- Stored rows:
[START]

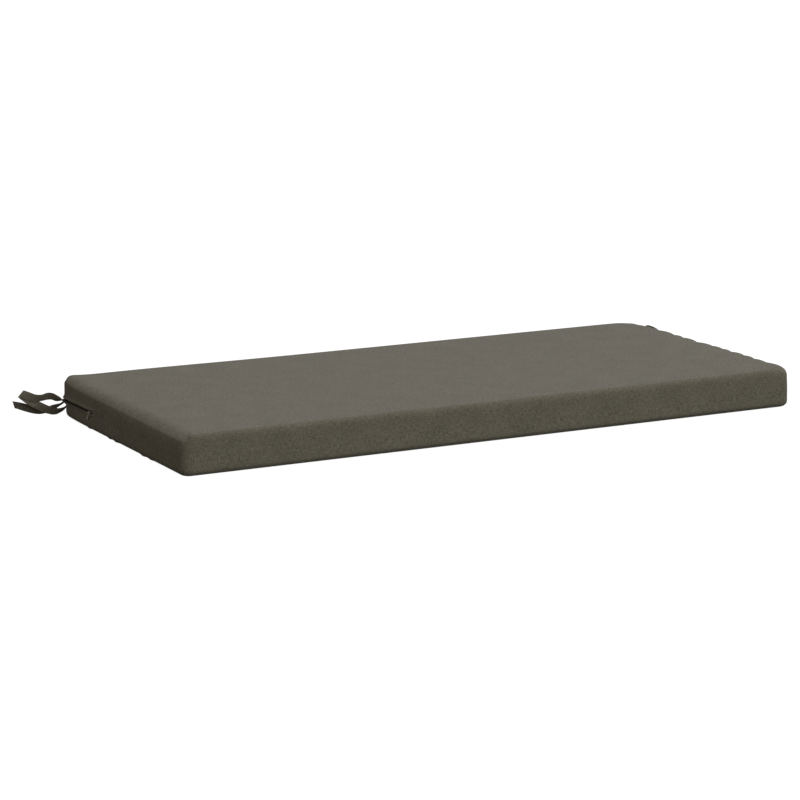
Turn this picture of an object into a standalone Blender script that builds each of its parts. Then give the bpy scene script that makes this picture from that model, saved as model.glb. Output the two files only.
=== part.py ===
# Bench cushion: one filled cover with drawn-in end seams, a zip let into the back and round onto both ends,
# and three cloth tie tails at each back corner.
# Metres, +Z up. The origin is the middle of the flat underside, +X runs along the bench and -Y is the front.
import math

import bmesh
import bpy
from mathutils import Vector

MM = 0.001

# The filled cushion: overall size, rolled edges and fill.
LENGTH = 1.200
DEPTH = 0.500
THICKNESS = 0.070
EDGE_ROLL = 0.012  # radius of every long and end edge
CORNER_ROLL = 0.020  # radius of the four upright corners, seen from above
CROWN = 0.0025  # how far the filling lifts the middle of the top
SHOULDER_DROP = 0.0020  # how far the end seams pull the top down in the middle of each end
SHOULDER_REACH = 0.040
CORNER_FADE = 0.030  # the seams pull less within this distance of a corner
GATHER_TOP_REACH = 0.020  # how far a gather runs in over the top, and down the end
GATHER_END_REACH = 0.011
CORNER_TUCK = 0.0022  # below the zip the back corners are drawn in by this much
TUCK_REACH = 0.045

# Uneven filling under the top, in mm: place, reach and lift (minus is a slack spot).
FILLING = (
    {"x": 594, "y": 238, "reach": 30, "lift": -4.6},
    {"x": -470, "y": 235, "reach": 190, "lift": 1.6},
    {"x": 588, "y": -120, "reach": 130, "lift": 3.2},
    {"x": 596, "y": -220, "reach": 26, "lift": 2.2},
    {"x": 604, "y": -254, "reach": 19, "lift": -7.0},
)

# The zip: its line on the back and the ends, and the slot that the two folds of cover leave for it.
ZIP_HEIGHT = 0.0310
ZIP_RISE = 0.0013  # the line is this much higher at the slider than at the back corners
SEAM_RISE = 0.0037  # and the closed seam climbs this much more
ZIP_FRONT = 0.1165  # the open slot comes this far forward on each end
SEAM_FRONT = 0.0700  # and a closed seam goes on to here
SLOT_RAMP = 0.0035  # the slot and the seam each reach their full depth over these lengths
SEAM_RAMP = 0.0020
SLOT_DEPTH = 0.0046
SEAM_DEPTH = 0.0010
SEAM_HALF = 0.0006
FOLD_FRONT = 0.0950  # the folds fade out between here and FOLD_FULL
FOLD_FULL = 0.1250

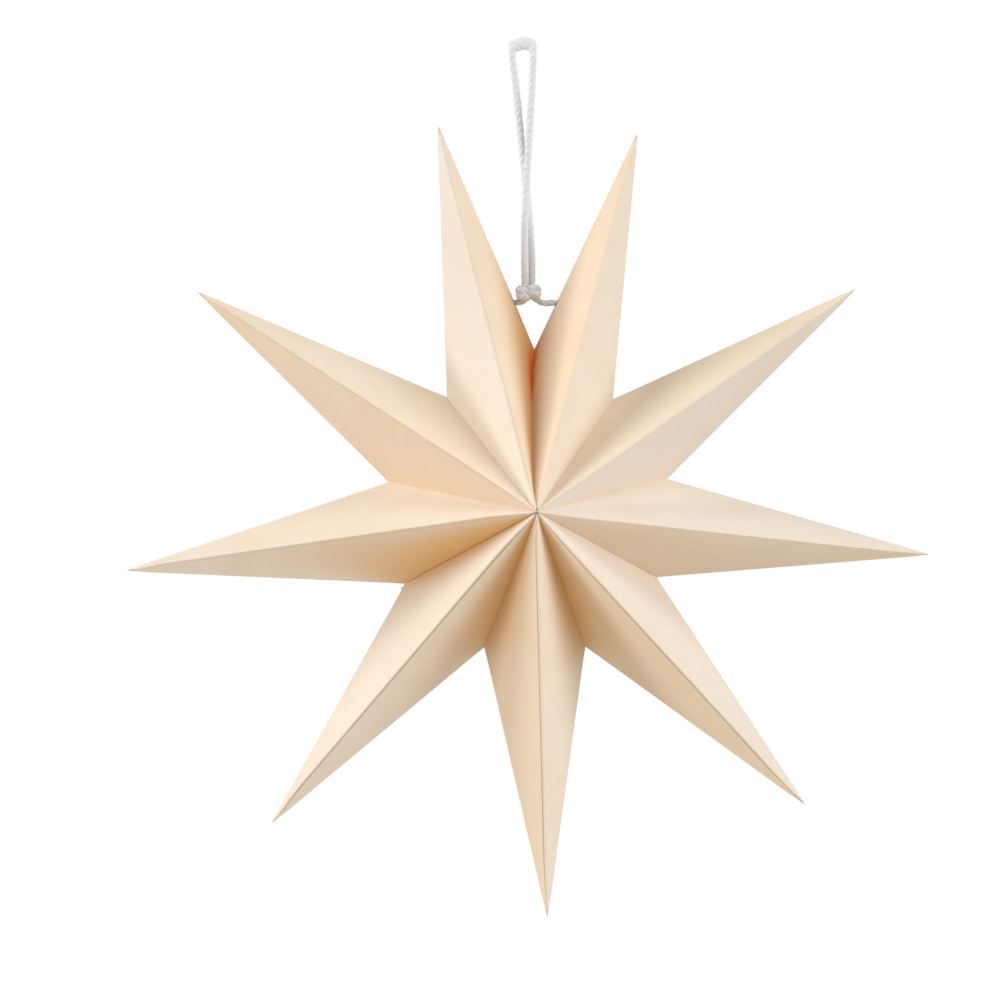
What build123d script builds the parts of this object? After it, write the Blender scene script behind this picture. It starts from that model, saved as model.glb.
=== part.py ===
from build123d import *

import math
import os

# A hanging paper star: nine folded hollow arms glued side by side round one middle axis.
# Lengths are in millimetres and angles in degrees. The star faces -Y and +Z is up.

# The sheet and the star's depth
PAPER = 0.35
HALF_DEPTH = 42.0

# Reach from the middle axis to the points, to the corners between them, and to the corner of
# the hanging seam, where the two end arms press together further out
POINT_REACH = 150.0
CORNER_REACH = 53.0
HANGING_CORNER_REACH = 61.5

# Directions of seams and arms, clockwise from straight up as seen from the front. Arm 1 lies
# between seams 1 and 2, and the last arm closes the round back to seam 1, where the cord hangs.
SEAM_TURNS = (1.7, 35.9, 76.2, 117.7, 159.0, 200.7, 242.2, 283.4, 324.7)
ARM_TURNS = (16.3, 56.0, 96.6, 137.6, 178.7, 221.0, 262.9, 304.4, 347.2)

# What each point and each later corner reaches beyond the rest, because they are glued by hand
POINT_UNEVEN = (-1.5, -1.2, 0.5, -0.6, 0.4, 0.5, 2.4, -0.2, -0.2)
CORNER_UNEVEN = (-0.9, -1.2, -1.3, -0.2, -0.7, 0.6, 1.4, 0.6)

# The soft bend beside the hanging seam, where the sheet has no crease
BEND_LENGTH = 46.0
BEND_SET_BACK = 7.0
BEND_STEPS = 7

# Glue flaps along each seam, turned in towards the middle
FLAP_WIDTH = 7.0
FLAP_START = 6.0
FLAP_BEVEL = 4.0
FLAP_NOTCH = 9.5

# The tab that closes each folded sheet, inside its front ridge
TAB_WIDTH = 7.0
TAB_START = 18.0
TAB_TIP_GAP = 15.0
TAB_BEVEL = 5.0
TAB_TIP_BEVEL = 13.0

# The cord, its holes in the two arms beside the hanging seam, and its knots
CORD = 2.8
HOLE_CLEARANCE = 0.3
HOLE_HEIGHT = 79.4
HOLE_CUT_OUTSIDE = 3.0
HOLE_CUT = 9.0
STOPPER_RADIUS = 3.0
STOPPER_SET_IN = 5.3
KNOT_RADIUS = 3.9
KNOT_LOBE_RADIUS = 3.0
KNOT_ABOVE_HOLES = 3.0
KNOT_OFFSET = -0.9
KNOT_LOBE_STEP = (3.0, -0.2, 1.0)

# Route of the loop: up the front strand, over the hook, and down the back strand
LOOP_ROUTE = (
    (-1.3, -1.0, 82.8),
    (-1.6, -1.6, 95.0),
    (-1.1, -1.7, 111.0),
    (-0.1, -1.6, 129.0),
    (1.4, -1.2, 148.0),
    (2.6, -0.4, 166.0),
    (2.9, 0.0, 178.1),
    (-4.4, 0.0, 178.1),
    (-4.0, 0.4, 167.0),
    (-3.0, 1.1, 153.0),
    (-1.8, 1.5, 138.5),
    (-0.2, 1.7, 122.0),
    (0.9, 1.7, 107.5),
    (1.4, 1.5, 95.0),
    (1.2, 1.0, 82.9),
)
# Routes of the ties from the main knot towards their holes
LEFT_TIE = ((-1.2, 0.0, 81.2),)
RIGHT_TIE = ((1.6, 0.0, 82.2), (5.4, 0.6, 78.9))
TIE_RUN_IN = 2.1

# The two ends of the middle axis, and the place under the top of the loop where a hook carries it
FRONT = Vector(0, -HALF_DEPTH, 0)
BACK = Vector(0, HALF_DEPTH, 0)
ARMS = len(ARM_TURNS)
LAST_ARM = ARMS - 1
LOOP_TOP = max(point[2] for point in LOOP_ROUTE)
LOOP_MIDDLE = sum(point[0] for point in LOOP_ROUTE if point[2] == LOOP_TOP) / 2
HANG_POINT = Vector(LOOP_MIDDLE, 0, LOOP_TOP - CORD / 2)
KNOT_CENTRE = Vector(KNOT_OFFSET, 0, HOLE_HEIGHT + KNOT_ABOVE_HOLES)
KNOT_LOBE_CENTRE = KNOT_CENTRE + Vector(*KNOT_LOBE_STEP)


def around(turn, reach):
    """A point of the middle plane, at a turn from straight up and a reach from the axis."""
    angle = math.radians(turn)
    return Vector(reach * math.sin(angle), 0, reach * math.cos(angle))


def tip_point(arm):
    return around(ARM_TURNS[arm], POINT_REACH + POINT_UNEVEN[arm])


def seam_point(number):
    """The outer corner of a seam; the hanging seam's is pressed back with the soft bend."""
    number = number % ARMS
    if number == 0:
        return around(SEAM_TURNS[0], HANGING_CORNER_REACH) + Vector(0, BEND_SET_BACK, 0)
    return around(SEAM_TURNS[number], CORNER_REACH + CORNER_UNEVEN[number - 1])


def bend_points(tip):
    """Points along the outer fold from the end of its straight part to the hanging seam."""
    corner = around(SEAM_TURNS[0], HANGING_CORNER_REACH)
    start = corner + (tip - corner).normalized() * BEND_LENGTH
    shares = [step / BEND_STEPS for step in range(BEND_STEPS)]
    return [start + (corner - start) * u + Vector(0, BEND_SET_BACK * u**3, 0) for u in shares]


def rim_of(arm):
    """The arm's outer fold points, from the seam before it to the seam after it."""
    tip = tip_point(arm)
    before = [seam_point(arm)]
    after = [seam_point(arm + 1)]
    if arm == 0:
        before += reversed(bend_points(tip))
    if arm == LAST_ARM:
        after = bend_points(tip) + after
    return before + [tip] + after


def outward(apex, first, second):
    """The unit normal of a panel, pointing away from the middle of the star."""
    normal = (first - apex).cross(second - apex).normalized()
    return normal if normal.dot(apex) > 0 else -normal


def panel_normals(apex, rim):
    return [outward(apex, a, b) for a, b in zip(rim, rim[1:])]


def shifted(point, conditions):
    """The point moved so that it lies at each distance along each of three directions."""
    (n1, d1), (n2, d2), (n3, d3) = conditions
    move = n2.cross(n3) * d1 + n3.cross(n1) * d2 + n1.cross(n2) * d3
    return point + move * (1 / n1.dot(n2.cross(n3)))


def beside(normals, index):
    """The sum of the normals of the panels that meet at a fold point, and their number."""
    near = normals[max(index - 1, 0) : index + 1]
    return sum(near[1:], near[0]), len(near)


def inner_rim(rim):
    """The fold points of the sheet's inner face, one thickness inside the outer ones."""
    fronts = panel_normals(FRONT, rim)
    backs = panel_normals(BACK, rim)
    points = []
    for index, point in enumerate(rim):
        front, fronts_here = beside(fronts, index)
        back, backs_here = beside(backs, index)
        across = Vector(0, 1, 0).cross(point).normalized()
        conditions = ((front, -PAPER * fronts_here), (back, -PAPER * backs_here), (across, 0))
        points.append(shifted(point, conditions))
    return points


def inner_apex(apex, rim, tip_index):
    """Where the inner face meets the axis, one thickness inside the panels beside the ridge."""
    normals = panel_normals(apex, rim)[tip_index - 1 : tip_index + 1]
    slope = sum(abs(normal.Y) for normal in normals) / len(normals)
    return apex - apex.normalized() * (PAPER / slope)


def polygon(points):
    return Face(Wire.make_polygon(points, close=True))


def panels(front, back, rim):
    """The triangles that run from both ends of the axis to each stretch of the rim."""
    pairs = list(zip(rim, rim[1:]))
    fronts = [polygon((front, a, b)) for a, b in pairs]
    backs = [polygon((back, b, a)) for a, b in pairs]
    return fronts + backs


def folded_sheet(rim, tip_index):
    """The arm's four panels and soft bend as one hollow solid of the sheet's thickness."""
    inner = inner_rim(rim)
    front = inner_apex(FRONT, rim, tip_index)
    back = inner_apex(BACK, rim, tip_index)
    faces = panels(FRONT, BACK, rim) + panels(front, back, inner)
    for end in (0, -1):
        faces.append(polygon((FRONT, rim[end], BACK, back, inner[end], front)))
    return Solid(Shell(faces)), (front, inner)


def strip(start, end, side, width, start_gap, start_bevel, end_gap, end_bevel):
    """A flat strip along a fold from start to end, widening to one side, with slanted ends."""
    along = (end - start).normalized()
    outer_start = start + along * start_gap
    outer_end = end - along * end_gap
    inner_end = outer_end - along * end_bevel + side * width
    inner_start = outer_start + along * start_bevel + side * width
    return polygon((outer_start, outer_end, inner_end, inner_start))


def square_to(direction, along):
    """The part of a direction that is square to another one, as a unit vector."""
    return (direction - along * direction.dot(along)).normalized()


def glue_flap(corner, apex, towards_arm):
    """The flap along one seam from one end of the axis, turned in towards the middle."""
    along = (corner - apex).normalized()
    side = square_to(-apex, along)
    face = strip(apex, corner, side, FLAP_WIDTH, FLAP_START, FLAP_BEVEL, 0, FLAP_NOTCH)
    return Solid.extrude(face, towards_arm * PAPER)


def glue_flaps(rim):
    """Both flaps of both seams of an arm."""
    flaps = []
    for corner, neighbour in ((rim[0], rim[1]), (rim[-1], rim[-2])):
        across = Vector(0, 1, 0).cross(corner).normalized()
        towards_arm = across if across.dot(neighbour) > 0 else -across
        flaps += [glue_flap(corner, apex, towards_arm) for apex in (FRONT, BACK)]
    return flaps


def closing_tab(front, tip, panel_corner):
    """The tab inside the front ridge that holds the folded sheet closed."""
    along = (tip - front).normalized()
    side = square_to(panel_corner - front, along)
    inward = -outward(front, tip, panel_corner)
    face = strip(front, tip, side, TAB_WIDTH, TAB_START, TAB_BEVEL, TAB_TIP_GAP, TAB_TIP_BEVEL)
    return Solid.extrude(face, inward * PAPER)


def hole_point(arm):
    """Where the cord passes through the outer fold beside the hanging seam."""
    tip = tip_point(arm)
    fold = [tip] + bend_points(tip) + [seam_point(0)]
    for upper, lower in zip(fold, fold[1:]):
        if lower.Z <= HOLE_HEIGHT <= upper.Z:
            return lower + (upper - lower) * ((HOLE_HEIGHT - lower.Z) / (upper.Z - lower.Z))


def into_arm(arm):
    """The level direction in which the cord runs through the hole into the arm."""
    return Vector(1, 0, 0) if arm == 0 else Vector(-1, 0, 0)


def cord_hole(arm):
    """The round cutter of the cord's hole, through both panels at the fold."""
    start = hole_point(arm) - into_arm(arm) * HOLE_CUT_OUTSIDE
    place = Plane(origin=start, z_dir=into_arm(arm))
    return Solid.make_cylinder(CORD / 2 + HOLE_CLEARANCE, HOLE_CUT, place)


def make_arm(arm):
    """One arm with its flaps, its closing tab and, beside the hanging seam, its cord hole."""
    rim = rim_of(arm)
    tip_index = max(range(len(rim)), key=lambda index: rim[index].length)
    sheet, (front, inner) = folded_sheet(rim, tip_index)
    tab_side = tip_index - 1 if arm == LAST_ARM else tip_index + 1
    tab = closing_tab(front, inner[tip_index], inner[tab_side])
    body = sheet.fuse(*glue_flaps(rim), tab)
    if arm in (0, LAST_ARM):
        body = body.cut(cord_hole(arm))
    return body


def bend_radii(points):
    """The radius of each corner of a cord's route, as large as its two runs allow."""
    radii = []
    for a, b, c in zip(points, points[1:], points[2:]):
        half_turn = math.radians((b - a).get_angle(c - b)) / 2
        radii.append(0.45 * min((b - a).length, (c - b).length) / math.tan(half_turn))
    return radii


def cord_tube(name, points):
    """A round cord along a route of straight runs and tangent arcs."""
    route = [Vector(*point) for point in points]
    radii = bend_radii(route)
    path = FilletPolyline(*route, radius=radii)
    section = Plane(origin=path @ 0, z_dir=path % 0) * Circle(CORD / 2)
    tube = sweep(section, path=path)
    filled = tube.volume / (math.pi * CORD**2 / 4 * path.length)
    print(name, "length", round(path.length, 1), "volume against section", round(filled, 4))
    print(name, "radii", [round(radius, 1) for radius in radii])
    return tube


def ball(radius, centre):
    return Solid.make_sphere(radius, Plane(origin=centre), -90, 90, 360)


def stopper_centre(arm):
    return hole_point(arm) + into_arm(arm) * STOPPER_SET_IN


def tie_route(arm, points):
    """A tie's route: from the main knot, through the hole, to the middle of its stopper knot."""
    return list(points) + [hole_point(arm) - into_arm(arm) * TIE_RUN_IN, stopper_centre(arm)]


def make_cord():
    """The tied loop, its main knot, and the two ties with a stopper knot inside each end arm."""
    knot = ball(KNOT_RADIUS, KNOT_CENTRE).fuse(ball(KNOT_LOBE_RADIUS, KNOT_LOBE_CENTRE))
    left_stopper = ball(STOPPER_RADIUS, stopper_centre(LAST_ARM))
    right_stopper = ball(STOPPER_RADIUS, stopper_centre(0))
    loop = cord_tube("cord_loop", LOOP_ROUTE)
    left_tie = cord_tube("cord_tie_left", tie_route(LAST_ARM, LEFT_TIE))
    right_tie = cord_tube("cord_tie_right", tie_route(0, RIGHT_TIE))
    return {
        "cord_loop": loop - knot,
        "cord_tie_left": left_tie - knot - left_stopper,
        "cord_tie_right": right_tie - knot - right_stopper,
        "main_knot": knot,
        "stopper_knot_left": left_stopper,
        "stopper_knot_right": right_stopper,
    }


def make_star():
    return {f"arm_{arm + 1}": make_arm(arm) for arm in range(ARMS)}


def export_parts(pieces):
    """Each piece in its own file, with the hanging place at the origin."""
    os.makedirs("parts", exist_ok=True)
    for name, piece in pieces.items():
        export_step(piece.moved(Location(-HANG_POINT)), f"parts/{name}.step")


export_parts({**make_star(), **make_cord()})
print("hangs at", HANG_POINT)
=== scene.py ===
import math
import random

import bpy
import bmesh
from mathutils import Matrix, Vector, noise


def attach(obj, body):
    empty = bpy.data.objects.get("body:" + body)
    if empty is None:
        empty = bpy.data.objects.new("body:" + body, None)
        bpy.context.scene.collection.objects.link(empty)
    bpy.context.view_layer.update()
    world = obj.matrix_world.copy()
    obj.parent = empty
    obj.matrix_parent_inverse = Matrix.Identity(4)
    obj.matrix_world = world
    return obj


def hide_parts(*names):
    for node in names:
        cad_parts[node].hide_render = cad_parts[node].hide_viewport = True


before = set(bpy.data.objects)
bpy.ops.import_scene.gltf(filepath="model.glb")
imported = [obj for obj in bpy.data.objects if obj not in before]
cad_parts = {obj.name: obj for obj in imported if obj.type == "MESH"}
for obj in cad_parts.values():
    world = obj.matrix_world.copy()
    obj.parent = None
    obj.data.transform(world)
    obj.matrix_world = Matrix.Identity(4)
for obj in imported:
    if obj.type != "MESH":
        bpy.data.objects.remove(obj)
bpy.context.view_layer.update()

mm = 0.001
chance = random.Random(11)
print("frame loaded,", len(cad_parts), "nodes")

# The star is worked out in millimetres round its own middle axis, as it was folded, and then
# hung by the underside of its cord loop, which is the frame's origin.
hangPoint = Vector((-0.75, 0.0, 176.7))


def toFrame(point):
    return (Vector(point) - hangPoint) * mm


# Camera: a short telephoto, straight on, a touch low and a touch off level
view = {
    "turn": -2.3,
    "tilt": -1.0,
    "roll": 0.85,
    "distance": 0.9,
    "lens": 86.5,
    "sensor": 36.0,
    "shiftX": -0.0322,
    "shiftY": 0.0142,
    "nearest": 0.05,
    "farthest": 30.0,
}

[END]

- What is being asked: Reproduce exactly the lines from the line with "for name, piece" to the line with "obj.matrix_world = Matrix.Identity(4)", both end lines included.

- Exercise answer:
    for name, piece in pieces.items():
        export_step(piece.moved(Location(-HANG_POINT)), f"parts/{name}.step")


export_parts({**make_star(), **make_cord()})
print("hangs at", HANG_POINT)
=== scene.py ===
import math
import random

import bpy
import bmesh
from mathutils import Matrix, Vector, noise


def attach(obj, body):
    empty = bpy.data.objects.get("body:" + body)
    if empty is None:
        empty = bpy.data.objects.new("body:" + body, None)
        bpy.context.scene.collection.objects.link(empty)
    bpy.context.view_layer.update()
    world = obj.matrix_world.copy()
    obj.parent = empty
    obj.matrix_parent_inverse = Matrix.Identity(4)
    obj.matrix_world = world
    return obj


def hide_parts(*names):
    for node in names:
        cad_parts[node].hide_render = cad_parts[node].hide_viewport = True


before = set(bpy.data.objects)
bpy.ops.import_scene.gltf(filepath="model.glb")
imported = [obj for obj in bpy.data.objects if obj not in before]
cad_parts = {obj.name: obj for obj in imported if obj.type == "MESH"}
for obj in cad_parts.values():
    world = obj.matrix_world.copy()
    obj.parent = None
    obj.data.transform(world)
    obj.matrix_world = Matrix.Identity(4)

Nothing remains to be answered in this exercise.